Given instruction:
Your task is to give the data again, exactly, with every line intact.

Data segment:
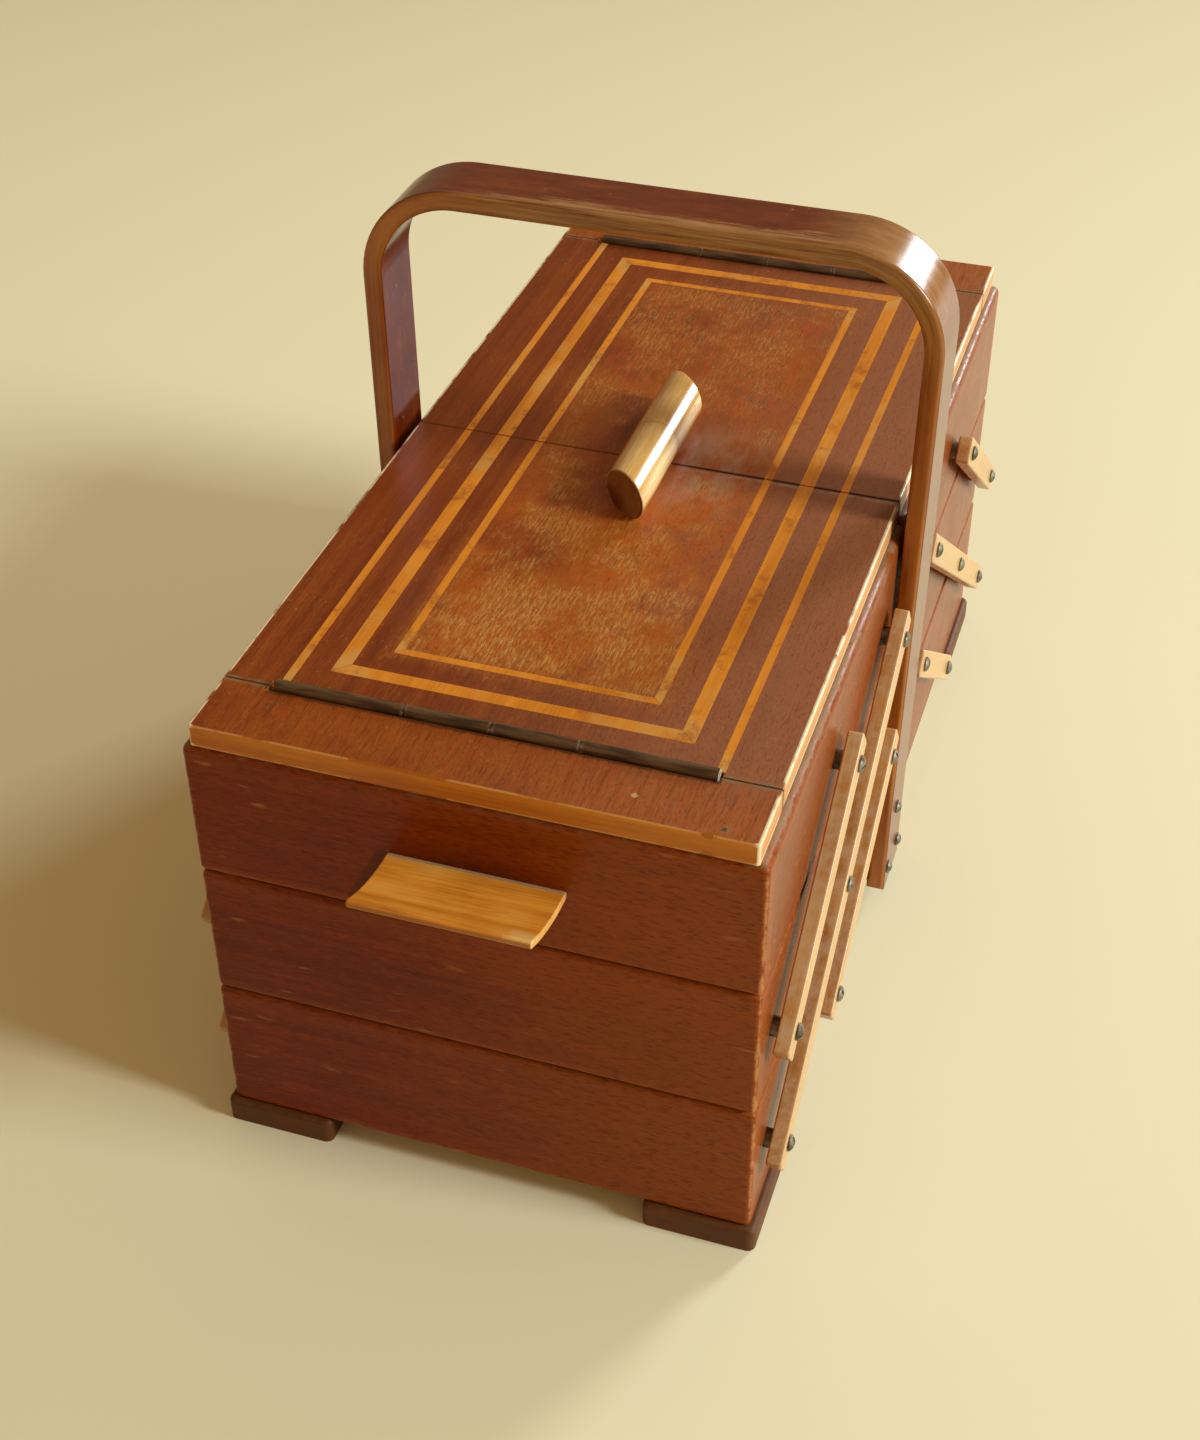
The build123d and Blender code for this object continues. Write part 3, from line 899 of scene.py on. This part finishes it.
@dataclass(frozen=True)
class LinkWood(AmberWood):
    """The links: amber beech with worn pale arrises that carry a painted highlight, painted light
    on outward faces, random dark marks and dusty tops.
    """

    dark: Colour = (0.300, 0.120, 0.030)
    middle: Colour = (0.500, 0.225, 0.055)
    light: Colour = (0.640, 0.340, 0.100)
    stops: tuple[float, float, float] = (0.36, 0.54, 0.70)
    stain: Colour = (0.170, 0.045, 0.006)
    rubbed: Colour = (0.680, 0.460, 0.220)
    # the paler colour painted on outward faces where the light falls on them
    pale: Colour = (0.620, 0.385, 0.150)
    dust: Colour = (0.600, 0.440, 0.260)
    marks: Pattern = Pattern(90.0, 5.0, 0.7, 0.60, 0.74, 0.45)
    speckle: Pattern = Pattern(150.0, 5.0, 0.7, 0.36, 0.66, 0.62)

    def build(self, name: str, turn: float, span: Span) -> bpy.types.Material:
        """The finish for one side's links.

        Args:
            name: The material's name.
            turn: The links' slope in radians from level.
            span: The box round both long sides' links.

        Returns:
            The material.
        """
        graph = Graph(name)
        turned = graph.tree.nodes.new("ShaderNodeMapping")
        graph.feed(turned.inputs["Vector"], graph.point)
        turned.inputs["Rotation"].default_value = (0.0, turn, 0.0)
        figure = self.drawn(graph, Grain.ALONG, turned.outputs[0])
        outward = graph.unsigned(graph.facing_y)
        from_face = graph.minus(span.high.y, graph.unsigned(graph.y))
        # worn rounded arrises next to the outer faces, partly a painted highlight
        rounded = graph.product(
            graph.fade(outward, 0.97, 0.85), graph.fade(from_face, 1.6 * MM, 0.2 * MM), 0.7
        )
        settled = graph.product(graph.fade(graph.facing_z, 0.2, 0.7), graph.shows(self.speckle))
        # painted light: faces turned outwards are paler where the light falls on them
        lit_facing = graph.product(graph.fade(outward, 0.80, 0.96), graph.scaled(figure, 0.45, 1.0))
        colour = graph.layers(
            self.toned(graph, figure),
            (graph.shows(self.marks), self.stain),
            (settled, self.dust),
            (rounded, self.rubbed),
            (lit_facing, self.pale),
        )
        rough = graph.scaled(graph.noise(70.0), 0.20, 0.34)
        relief = graph.bump(figure, 0.12 * MM)
        return graph.finish(
            Base_Color=colour, Roughness=rough, Normal=relief, Specular_IOR_Level=0.45
        )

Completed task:
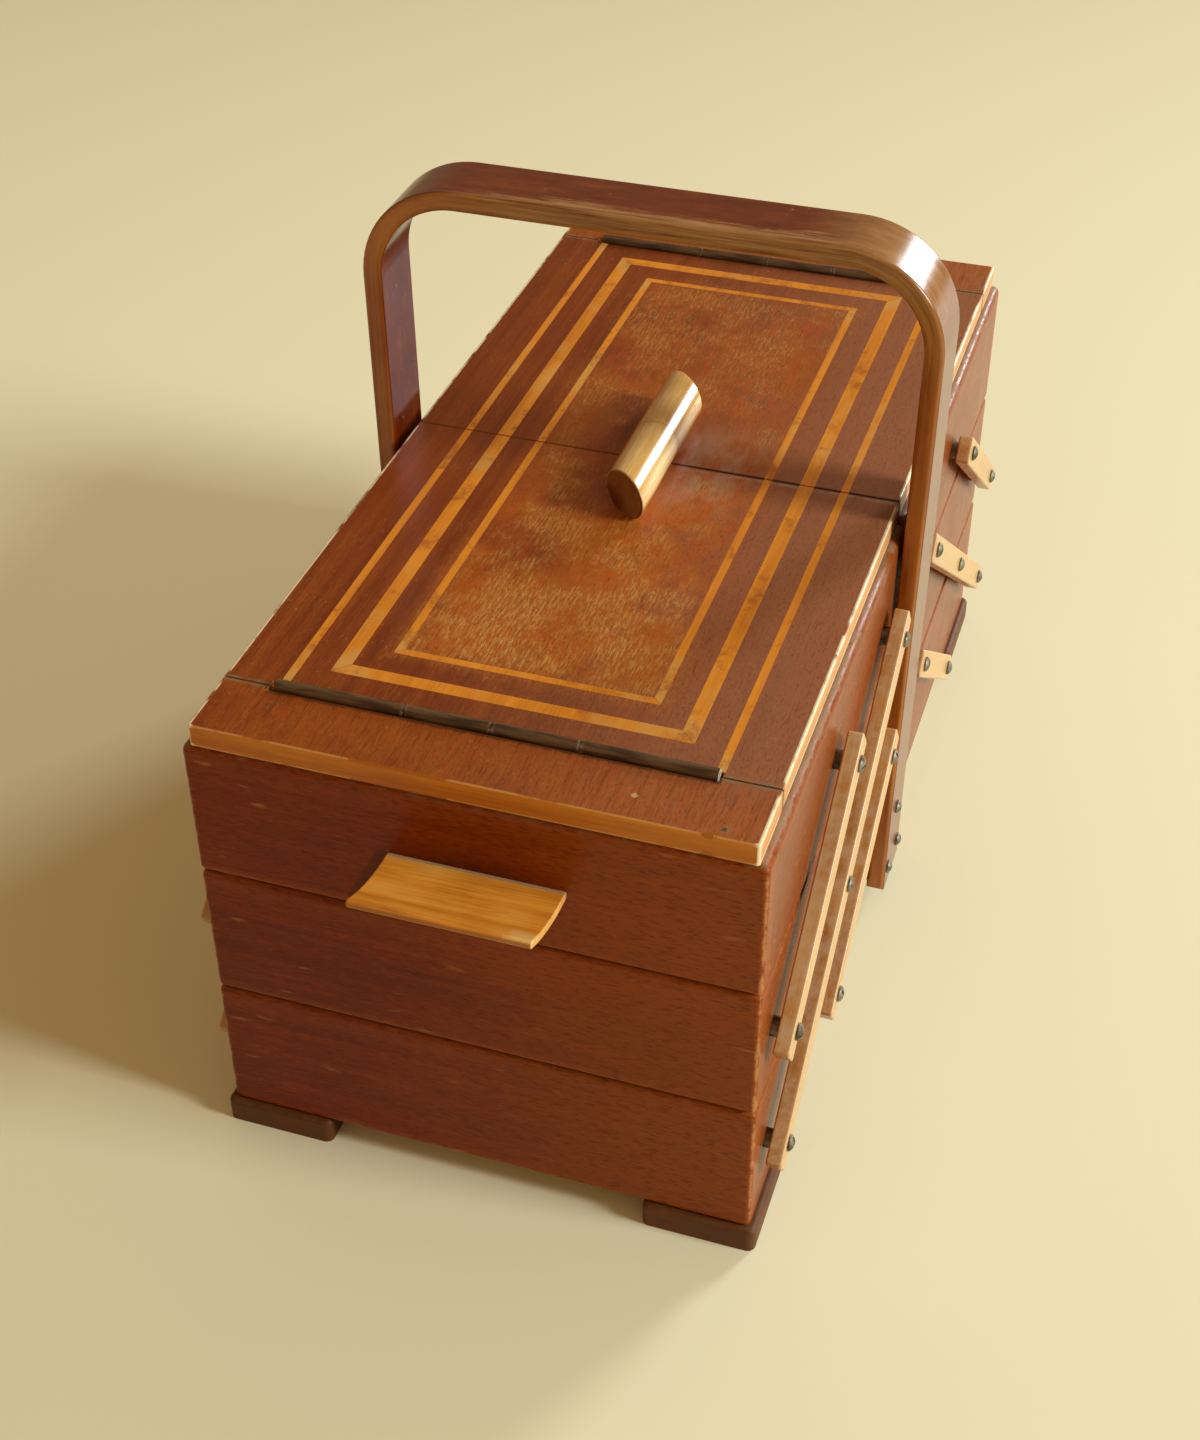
The build123d and Blender code for this object continues. Write part 3, from line 899 of scene.py on. This part finishes it.
@dataclass(frozen=True)
class LinkWood(AmberWood):
    """The links: amber beech with worn pale arrises that carry a painted highlight, painted light
    on outward faces, random dark marks and dusty tops.
    """

    dark: Colour = (0.300, 0.120, 0.030)
    middle: Colour = (0.500, 0.225, 0.055)
    light: Colour = (0.640, 0.340, 0.100)
    stops: tuple[float, float, float] = (0.36, 0.54, 0.70)
    stain: Colour = (0.170, 0.045, 0.006)
    rubbed: Colour = (0.680, 0.460, 0.220)
    # the paler colour painted on outward faces where the light falls on them
    pale: Colour = (0.620, 0.385, 0.150)
    dust: Colour = (0.600, 0.440, 0.260)
    marks: Pattern = Pattern(90.0, 5.0, 0.7, 0.60, 0.74, 0.45)
    speckle: Pattern = Pattern(150.0, 5.0, 0.7, 0.36, 0.66, 0.62)

    def build(self, name: str, turn: float, span: Span) -> bpy.types.Material:
        """The finish for one side's links.

        Args:
            name: The material's name.
            turn: The links' slope in radians from level.
            span: The box round both long sides' links.

        Returns:
            The material.
        """
        graph = Graph(name)
        turned = graph.tree.nodes.new("ShaderNodeMapping")
        graph.feed(turned.inputs["Vector"], graph.point)
        turned.inputs["Rotation"].default_value = (0.0, turn, 0.0)
        figure = self.drawn(graph, Grain.ALONG, turned.outputs[0])
        outward = graph.unsigned(graph.facing_y)
        from_face = graph.minus(span.high.y, graph.unsigned(graph.y))
        # worn rounded arrises next to the outer faces, partly a painted highlight
        rounded = graph.product(
            graph.fade(outward, 0.97, 0.85), graph.fade(from_face, 1.6 * MM, 0.2 * MM), 0.7
        )
        settled = graph.product(graph.fade(graph.facing_z, 0.2, 0.7), graph.shows(self.speckle))
        # painted light: faces turned outwards are paler where the light falls on them
        lit_facing = graph.product(graph.fade(outward, 0.80, 0.96), graph.scaled(figure, 0.45, 1.0))
        colour = graph.layers(
            self.toned(graph, figure),
            (graph.shows(self.marks), self.stain),
            (settled, self.dust),
            (rounded, self.rubbed),
            (lit_facing, self.pale),
        )
        rough = graph.scaled(graph.noise(70.0), 0.20, 0.34)
        relief = graph.bump(figure, 0.12 * MM)
        return graph.finish(
            Base_Color=colour, Roughness=rough, Normal=relief, Specular_IOR_Level=0.45
        )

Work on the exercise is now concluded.